[GIVEN PROBLEM]:
For the material that follows, return exactly the lines from the one with "front_shell();" through the one with "obj.parent = empty", both ends included.
*****
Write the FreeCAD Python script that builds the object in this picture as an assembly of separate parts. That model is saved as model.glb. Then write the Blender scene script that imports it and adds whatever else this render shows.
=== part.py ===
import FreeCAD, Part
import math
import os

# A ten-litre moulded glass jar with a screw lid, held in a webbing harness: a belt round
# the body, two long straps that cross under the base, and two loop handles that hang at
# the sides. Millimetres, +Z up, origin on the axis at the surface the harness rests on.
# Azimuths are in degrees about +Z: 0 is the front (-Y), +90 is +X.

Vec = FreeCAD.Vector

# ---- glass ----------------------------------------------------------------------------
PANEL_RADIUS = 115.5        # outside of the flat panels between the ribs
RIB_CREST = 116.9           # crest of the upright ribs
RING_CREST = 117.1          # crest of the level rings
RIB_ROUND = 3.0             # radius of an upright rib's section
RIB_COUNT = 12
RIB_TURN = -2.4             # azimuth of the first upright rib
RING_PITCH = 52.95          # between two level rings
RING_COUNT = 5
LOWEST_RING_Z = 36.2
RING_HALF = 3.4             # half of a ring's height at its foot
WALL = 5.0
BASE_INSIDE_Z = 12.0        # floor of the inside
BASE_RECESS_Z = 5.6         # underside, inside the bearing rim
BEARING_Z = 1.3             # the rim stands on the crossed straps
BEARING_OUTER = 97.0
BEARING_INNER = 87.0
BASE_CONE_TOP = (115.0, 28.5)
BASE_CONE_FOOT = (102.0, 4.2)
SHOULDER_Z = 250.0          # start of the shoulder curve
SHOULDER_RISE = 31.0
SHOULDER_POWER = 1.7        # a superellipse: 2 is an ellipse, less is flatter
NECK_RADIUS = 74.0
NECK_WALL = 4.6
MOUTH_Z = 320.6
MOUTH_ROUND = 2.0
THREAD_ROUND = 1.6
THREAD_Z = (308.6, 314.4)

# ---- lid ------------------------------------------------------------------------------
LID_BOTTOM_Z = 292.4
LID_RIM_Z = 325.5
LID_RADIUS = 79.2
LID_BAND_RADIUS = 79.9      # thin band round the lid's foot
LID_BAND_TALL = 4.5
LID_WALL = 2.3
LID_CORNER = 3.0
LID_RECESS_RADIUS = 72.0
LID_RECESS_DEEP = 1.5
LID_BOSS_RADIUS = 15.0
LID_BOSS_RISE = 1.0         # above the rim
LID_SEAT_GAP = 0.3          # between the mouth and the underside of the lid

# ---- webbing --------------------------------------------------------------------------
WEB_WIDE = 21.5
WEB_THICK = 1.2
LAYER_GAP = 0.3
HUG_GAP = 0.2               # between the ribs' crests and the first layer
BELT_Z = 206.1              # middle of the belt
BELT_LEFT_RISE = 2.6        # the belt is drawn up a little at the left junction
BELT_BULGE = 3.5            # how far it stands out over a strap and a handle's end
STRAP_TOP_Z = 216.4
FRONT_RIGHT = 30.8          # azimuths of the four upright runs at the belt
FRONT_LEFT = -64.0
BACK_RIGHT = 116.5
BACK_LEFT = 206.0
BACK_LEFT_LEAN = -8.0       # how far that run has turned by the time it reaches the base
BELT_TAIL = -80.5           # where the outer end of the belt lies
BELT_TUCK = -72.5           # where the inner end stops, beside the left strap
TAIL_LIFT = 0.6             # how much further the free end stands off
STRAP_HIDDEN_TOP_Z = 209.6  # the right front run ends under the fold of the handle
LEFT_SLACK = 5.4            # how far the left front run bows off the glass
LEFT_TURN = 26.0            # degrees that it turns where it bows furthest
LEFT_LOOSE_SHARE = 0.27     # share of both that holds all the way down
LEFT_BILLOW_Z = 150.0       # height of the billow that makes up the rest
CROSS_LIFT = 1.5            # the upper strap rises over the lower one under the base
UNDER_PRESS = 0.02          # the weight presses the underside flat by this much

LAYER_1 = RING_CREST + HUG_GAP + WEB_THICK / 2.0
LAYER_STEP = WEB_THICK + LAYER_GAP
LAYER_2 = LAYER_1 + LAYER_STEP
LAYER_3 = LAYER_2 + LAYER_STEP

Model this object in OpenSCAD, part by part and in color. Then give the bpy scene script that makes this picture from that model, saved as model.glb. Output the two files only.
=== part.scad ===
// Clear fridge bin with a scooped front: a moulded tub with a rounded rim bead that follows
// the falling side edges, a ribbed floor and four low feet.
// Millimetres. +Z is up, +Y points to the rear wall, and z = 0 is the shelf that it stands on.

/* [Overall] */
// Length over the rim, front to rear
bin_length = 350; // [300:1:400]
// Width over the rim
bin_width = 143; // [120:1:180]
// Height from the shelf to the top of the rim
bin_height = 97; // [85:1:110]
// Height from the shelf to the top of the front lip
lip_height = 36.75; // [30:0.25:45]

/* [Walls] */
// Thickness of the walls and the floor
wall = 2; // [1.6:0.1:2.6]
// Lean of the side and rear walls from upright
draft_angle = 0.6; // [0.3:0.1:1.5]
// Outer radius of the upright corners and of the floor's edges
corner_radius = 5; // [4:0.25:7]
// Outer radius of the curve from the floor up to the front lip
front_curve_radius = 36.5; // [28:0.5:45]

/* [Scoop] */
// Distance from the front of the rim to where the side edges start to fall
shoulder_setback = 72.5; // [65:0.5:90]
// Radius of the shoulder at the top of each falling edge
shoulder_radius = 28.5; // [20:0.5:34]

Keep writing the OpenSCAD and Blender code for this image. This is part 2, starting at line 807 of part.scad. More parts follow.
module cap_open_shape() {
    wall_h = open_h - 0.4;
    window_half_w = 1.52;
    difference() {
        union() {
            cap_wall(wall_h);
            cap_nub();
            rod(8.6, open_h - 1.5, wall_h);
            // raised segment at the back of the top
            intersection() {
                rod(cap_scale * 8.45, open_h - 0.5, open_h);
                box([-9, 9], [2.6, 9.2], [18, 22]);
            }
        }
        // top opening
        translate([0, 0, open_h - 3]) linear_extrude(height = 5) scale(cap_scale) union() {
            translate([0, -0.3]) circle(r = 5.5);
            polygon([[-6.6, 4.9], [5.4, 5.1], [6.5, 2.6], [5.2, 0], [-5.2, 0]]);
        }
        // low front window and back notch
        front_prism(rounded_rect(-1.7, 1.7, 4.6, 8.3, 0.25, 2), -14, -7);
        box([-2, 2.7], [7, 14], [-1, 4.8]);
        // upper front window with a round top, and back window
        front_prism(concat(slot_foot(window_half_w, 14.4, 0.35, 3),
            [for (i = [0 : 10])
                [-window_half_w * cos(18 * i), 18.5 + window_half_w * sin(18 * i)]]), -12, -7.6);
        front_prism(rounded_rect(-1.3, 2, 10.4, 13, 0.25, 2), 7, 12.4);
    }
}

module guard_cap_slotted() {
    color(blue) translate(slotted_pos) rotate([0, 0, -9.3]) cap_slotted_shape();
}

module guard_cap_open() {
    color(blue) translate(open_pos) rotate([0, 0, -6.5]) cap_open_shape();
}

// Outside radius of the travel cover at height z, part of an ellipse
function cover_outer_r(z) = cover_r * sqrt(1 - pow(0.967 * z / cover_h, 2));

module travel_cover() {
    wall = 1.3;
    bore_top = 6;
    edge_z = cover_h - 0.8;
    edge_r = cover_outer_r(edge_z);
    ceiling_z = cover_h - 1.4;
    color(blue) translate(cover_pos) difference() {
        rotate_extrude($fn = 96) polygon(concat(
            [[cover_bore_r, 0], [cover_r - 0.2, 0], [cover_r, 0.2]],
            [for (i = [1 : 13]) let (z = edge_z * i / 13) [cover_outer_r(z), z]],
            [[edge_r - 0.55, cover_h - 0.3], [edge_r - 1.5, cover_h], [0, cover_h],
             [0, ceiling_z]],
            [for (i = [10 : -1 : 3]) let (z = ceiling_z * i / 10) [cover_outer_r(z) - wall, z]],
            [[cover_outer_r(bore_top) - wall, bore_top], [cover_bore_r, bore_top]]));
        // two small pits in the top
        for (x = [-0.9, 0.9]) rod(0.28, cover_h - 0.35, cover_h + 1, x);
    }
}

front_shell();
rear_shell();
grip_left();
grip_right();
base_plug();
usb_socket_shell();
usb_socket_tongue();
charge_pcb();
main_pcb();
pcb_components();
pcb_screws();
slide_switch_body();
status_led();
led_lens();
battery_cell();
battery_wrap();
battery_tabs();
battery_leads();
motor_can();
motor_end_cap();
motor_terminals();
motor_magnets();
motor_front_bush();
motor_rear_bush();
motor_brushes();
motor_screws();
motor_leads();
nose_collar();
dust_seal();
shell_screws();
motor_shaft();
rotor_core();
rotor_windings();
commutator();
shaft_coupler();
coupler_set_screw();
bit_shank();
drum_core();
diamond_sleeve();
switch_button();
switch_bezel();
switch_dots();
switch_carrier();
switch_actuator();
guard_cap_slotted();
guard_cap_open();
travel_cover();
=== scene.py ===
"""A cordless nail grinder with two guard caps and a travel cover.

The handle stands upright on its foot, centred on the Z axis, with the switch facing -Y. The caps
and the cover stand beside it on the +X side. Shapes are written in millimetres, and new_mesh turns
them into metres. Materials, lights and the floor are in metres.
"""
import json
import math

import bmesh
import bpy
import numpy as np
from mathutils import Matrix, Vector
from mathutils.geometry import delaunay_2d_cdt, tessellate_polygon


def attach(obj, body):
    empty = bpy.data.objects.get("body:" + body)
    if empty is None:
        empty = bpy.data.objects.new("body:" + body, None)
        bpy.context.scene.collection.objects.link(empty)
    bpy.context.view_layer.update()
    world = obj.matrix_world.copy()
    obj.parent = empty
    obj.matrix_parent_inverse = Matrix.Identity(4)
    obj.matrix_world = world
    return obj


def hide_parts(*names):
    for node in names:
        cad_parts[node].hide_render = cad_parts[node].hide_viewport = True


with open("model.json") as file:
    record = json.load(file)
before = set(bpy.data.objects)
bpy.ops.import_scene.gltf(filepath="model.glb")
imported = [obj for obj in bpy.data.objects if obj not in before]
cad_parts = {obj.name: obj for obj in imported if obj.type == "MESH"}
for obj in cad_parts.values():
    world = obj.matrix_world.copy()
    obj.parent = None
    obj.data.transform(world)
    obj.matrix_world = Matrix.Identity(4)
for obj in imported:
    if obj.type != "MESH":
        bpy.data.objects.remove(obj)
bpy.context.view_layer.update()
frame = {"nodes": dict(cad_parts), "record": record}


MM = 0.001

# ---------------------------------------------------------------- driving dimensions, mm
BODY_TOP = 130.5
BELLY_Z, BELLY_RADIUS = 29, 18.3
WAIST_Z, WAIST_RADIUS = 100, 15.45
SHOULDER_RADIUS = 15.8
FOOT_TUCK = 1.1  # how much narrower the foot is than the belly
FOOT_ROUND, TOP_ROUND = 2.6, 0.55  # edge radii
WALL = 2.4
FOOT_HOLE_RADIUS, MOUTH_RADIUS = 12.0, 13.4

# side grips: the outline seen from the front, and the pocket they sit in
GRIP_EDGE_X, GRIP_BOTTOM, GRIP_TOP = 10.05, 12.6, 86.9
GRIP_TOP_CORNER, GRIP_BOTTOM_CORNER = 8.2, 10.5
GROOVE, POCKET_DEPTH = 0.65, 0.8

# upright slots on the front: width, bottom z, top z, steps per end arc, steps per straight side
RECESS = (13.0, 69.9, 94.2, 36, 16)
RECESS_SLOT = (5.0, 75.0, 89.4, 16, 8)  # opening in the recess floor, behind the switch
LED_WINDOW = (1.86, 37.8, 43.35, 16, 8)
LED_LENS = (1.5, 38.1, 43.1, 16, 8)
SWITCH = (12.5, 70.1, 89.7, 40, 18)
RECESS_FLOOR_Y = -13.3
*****
[RESULT OF THE EXERCISE]:
front_shell();
rear_shell();
grip_left();
grip_right();
base_plug();
usb_socket_shell();
usb_socket_tongue();
charge_pcb();
main_pcb();
pcb_components();
pcb_screws();
slide_switch_body();
status_led();
led_lens();
battery_cell();
battery_wrap();
battery_tabs();
battery_leads();
motor_can();
motor_end_cap();
motor_terminals();
motor_magnets();
motor_front_bush();
motor_rear_bush();
motor_brushes();
motor_screws();
motor_leads();
nose_collar();
dust_seal();
shell_screws();
motor_shaft();
rotor_core();
rotor_windings();
commutator();
shaft_coupler();
coupler_set_screw();
bit_shank();
drum_core();
diamond_sleeve();
switch_button();
switch_bezel();
switch_dots();
switch_carrier();
switch_actuator();
guard_cap_slotted();
guard_cap_open();
travel_cover();
=== scene.py ===
"""A cordless nail grinder with two guard caps and a travel cover.

The handle stands upright on its foot, centred on the Z axis, with the switch facing -Y. The caps
and the cover stand beside it on the +X side. Shapes are written in millimetres, and new_mesh turns
them into metres. Materials, lights and the floor are in metres.
"""
import json
import math

import bmesh
import bpy
import numpy as np
from mathutils import Matrix, Vector
from mathutils.geometry import delaunay_2d_cdt, tessellate_polygon


def attach(obj, body):
    empty = bpy.data.objects.get("body:" + body)
    if empty is None:
        empty = bpy.data.objects.new("body:" + body, None)
        bpy.context.scene.collection.objects.link(empty)
    bpy.context.view_layer.update()
    world = obj.matrix_world.copy()
    obj.parent = empty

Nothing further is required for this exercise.